Repeat exactly the stretch of lines from the line containing "rod_from = place(cylinder_plane, rod_start, 0, y)" through the line containing "obj.parent = None", both included, and nothing else.

● DATA BLOCK
↓
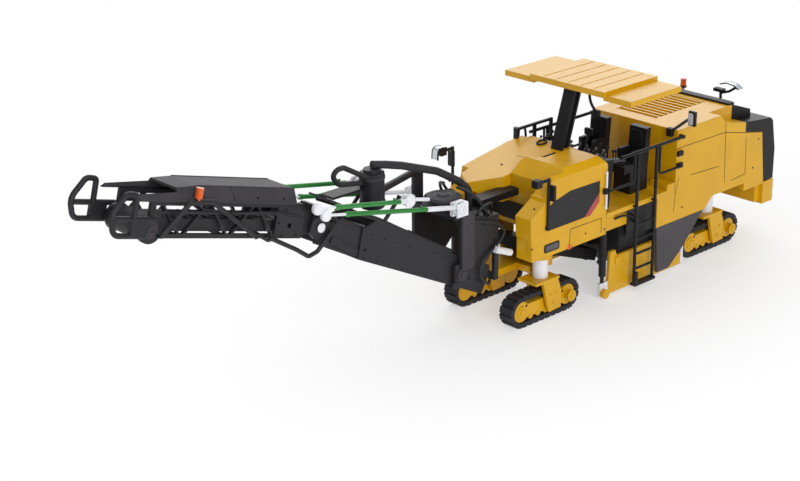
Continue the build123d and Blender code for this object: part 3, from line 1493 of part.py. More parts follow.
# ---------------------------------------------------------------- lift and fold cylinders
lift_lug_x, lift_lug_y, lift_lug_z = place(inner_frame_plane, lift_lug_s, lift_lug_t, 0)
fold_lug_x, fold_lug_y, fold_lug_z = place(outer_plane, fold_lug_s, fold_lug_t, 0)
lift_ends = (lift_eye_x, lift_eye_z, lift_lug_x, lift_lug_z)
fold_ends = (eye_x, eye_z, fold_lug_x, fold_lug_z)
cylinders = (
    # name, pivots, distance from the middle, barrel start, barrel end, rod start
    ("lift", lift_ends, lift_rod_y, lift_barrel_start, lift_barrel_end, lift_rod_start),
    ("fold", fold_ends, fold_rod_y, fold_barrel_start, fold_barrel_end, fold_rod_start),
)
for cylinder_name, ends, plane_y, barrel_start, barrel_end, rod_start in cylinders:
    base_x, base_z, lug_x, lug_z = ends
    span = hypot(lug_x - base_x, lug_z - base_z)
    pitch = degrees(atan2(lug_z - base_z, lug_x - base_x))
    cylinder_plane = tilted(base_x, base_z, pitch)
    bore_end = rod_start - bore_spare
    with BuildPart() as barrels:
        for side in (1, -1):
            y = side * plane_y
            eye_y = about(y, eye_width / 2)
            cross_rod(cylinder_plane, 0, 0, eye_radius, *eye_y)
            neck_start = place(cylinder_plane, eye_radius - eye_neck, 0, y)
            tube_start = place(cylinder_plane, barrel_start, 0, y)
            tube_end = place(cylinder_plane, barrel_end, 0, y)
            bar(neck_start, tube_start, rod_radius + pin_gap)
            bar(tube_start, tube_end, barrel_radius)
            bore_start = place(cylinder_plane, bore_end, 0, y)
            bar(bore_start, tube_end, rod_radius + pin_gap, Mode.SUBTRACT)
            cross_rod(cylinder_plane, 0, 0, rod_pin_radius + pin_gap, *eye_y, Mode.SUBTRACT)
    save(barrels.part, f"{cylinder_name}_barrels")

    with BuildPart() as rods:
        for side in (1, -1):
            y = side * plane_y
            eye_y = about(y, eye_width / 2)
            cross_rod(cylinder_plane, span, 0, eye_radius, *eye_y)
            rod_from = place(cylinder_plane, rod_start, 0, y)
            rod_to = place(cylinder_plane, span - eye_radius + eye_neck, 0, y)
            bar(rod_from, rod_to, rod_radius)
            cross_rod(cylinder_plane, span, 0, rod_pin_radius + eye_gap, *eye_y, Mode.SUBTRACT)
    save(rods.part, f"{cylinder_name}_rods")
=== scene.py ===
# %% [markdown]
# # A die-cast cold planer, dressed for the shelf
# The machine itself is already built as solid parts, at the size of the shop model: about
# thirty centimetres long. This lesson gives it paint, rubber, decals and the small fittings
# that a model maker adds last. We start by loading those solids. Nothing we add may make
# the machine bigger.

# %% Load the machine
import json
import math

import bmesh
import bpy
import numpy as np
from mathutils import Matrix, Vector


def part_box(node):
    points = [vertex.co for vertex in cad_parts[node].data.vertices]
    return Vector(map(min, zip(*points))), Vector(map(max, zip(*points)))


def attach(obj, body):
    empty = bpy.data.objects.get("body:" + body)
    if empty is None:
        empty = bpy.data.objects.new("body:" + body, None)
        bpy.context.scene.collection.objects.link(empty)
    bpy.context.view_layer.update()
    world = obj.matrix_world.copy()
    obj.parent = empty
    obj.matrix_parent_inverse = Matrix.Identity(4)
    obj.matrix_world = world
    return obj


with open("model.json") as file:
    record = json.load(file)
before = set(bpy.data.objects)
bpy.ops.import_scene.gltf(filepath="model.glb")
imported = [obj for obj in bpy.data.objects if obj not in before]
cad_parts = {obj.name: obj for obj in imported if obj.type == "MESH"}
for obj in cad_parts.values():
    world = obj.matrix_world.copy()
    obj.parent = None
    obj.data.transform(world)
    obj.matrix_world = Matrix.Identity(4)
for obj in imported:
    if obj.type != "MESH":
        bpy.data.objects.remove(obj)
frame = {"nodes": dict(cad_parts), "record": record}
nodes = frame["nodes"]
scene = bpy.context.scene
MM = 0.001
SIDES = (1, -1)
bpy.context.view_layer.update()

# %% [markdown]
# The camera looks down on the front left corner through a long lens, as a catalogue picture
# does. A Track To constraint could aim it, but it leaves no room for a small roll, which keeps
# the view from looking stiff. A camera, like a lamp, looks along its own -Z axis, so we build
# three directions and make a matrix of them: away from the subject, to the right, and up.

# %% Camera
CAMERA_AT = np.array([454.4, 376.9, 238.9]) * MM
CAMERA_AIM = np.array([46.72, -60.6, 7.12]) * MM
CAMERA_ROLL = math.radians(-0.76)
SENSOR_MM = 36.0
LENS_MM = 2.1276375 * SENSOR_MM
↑
● SOLUTION TO THIS TASK
            rod_from = place(cylinder_plane, rod_start, 0, y)
            rod_to = place(cylinder_plane, span - eye_radius + eye_neck, 0, y)
            bar(rod_from, rod_to, rod_radius)
            cross_rod(cylinder_plane, span, 0, rod_pin_radius + eye_gap, *eye_y, Mode.SUBTRACT)
    save(rods.part, f"{cylinder_name}_rods")
=== scene.py ===
# %% [markdown]
# # A die-cast cold planer, dressed for the shelf
# The machine itself is already built as solid parts, at the size of the shop model: about
# thirty centimetres long. This lesson gives it paint, rubber, decals and the small fittings
# that a model maker adds last. We start by loading those solids. Nothing we add may make
# the machine bigger.

# %% Load the machine
import json
import math

import bmesh
import bpy
import numpy as np
from mathutils import Matrix, Vector


def part_box(node):
    points = [vertex.co for vertex in cad_parts[node].data.vertices]
    return Vector(map(min, zip(*points))), Vector(map(max, zip(*points)))


def attach(obj, body):
    empty = bpy.data.objects.get("body:" + body)
    if empty is None:
        empty = bpy.data.objects.new("body:" + body, None)
        bpy.context.scene.collection.objects.link(empty)
    bpy.context.view_layer.update()
    world = obj.matrix_world.copy()
    obj.parent = empty
    obj.matrix_parent_inverse = Matrix.Identity(4)
    obj.matrix_world = world
    return obj


with open("model.json") as file:
    record = json.load(file)
before = set(bpy.data.objects)
bpy.ops.import_scene.gltf(filepath="model.glb")
imported = [obj for obj in bpy.data.objects if obj not in before]
cad_parts = {obj.name: obj for obj in imported if obj.type == "MESH"}
for obj in cad_parts.values():
    world = obj.matrix_world.copy()
    obj.parent = None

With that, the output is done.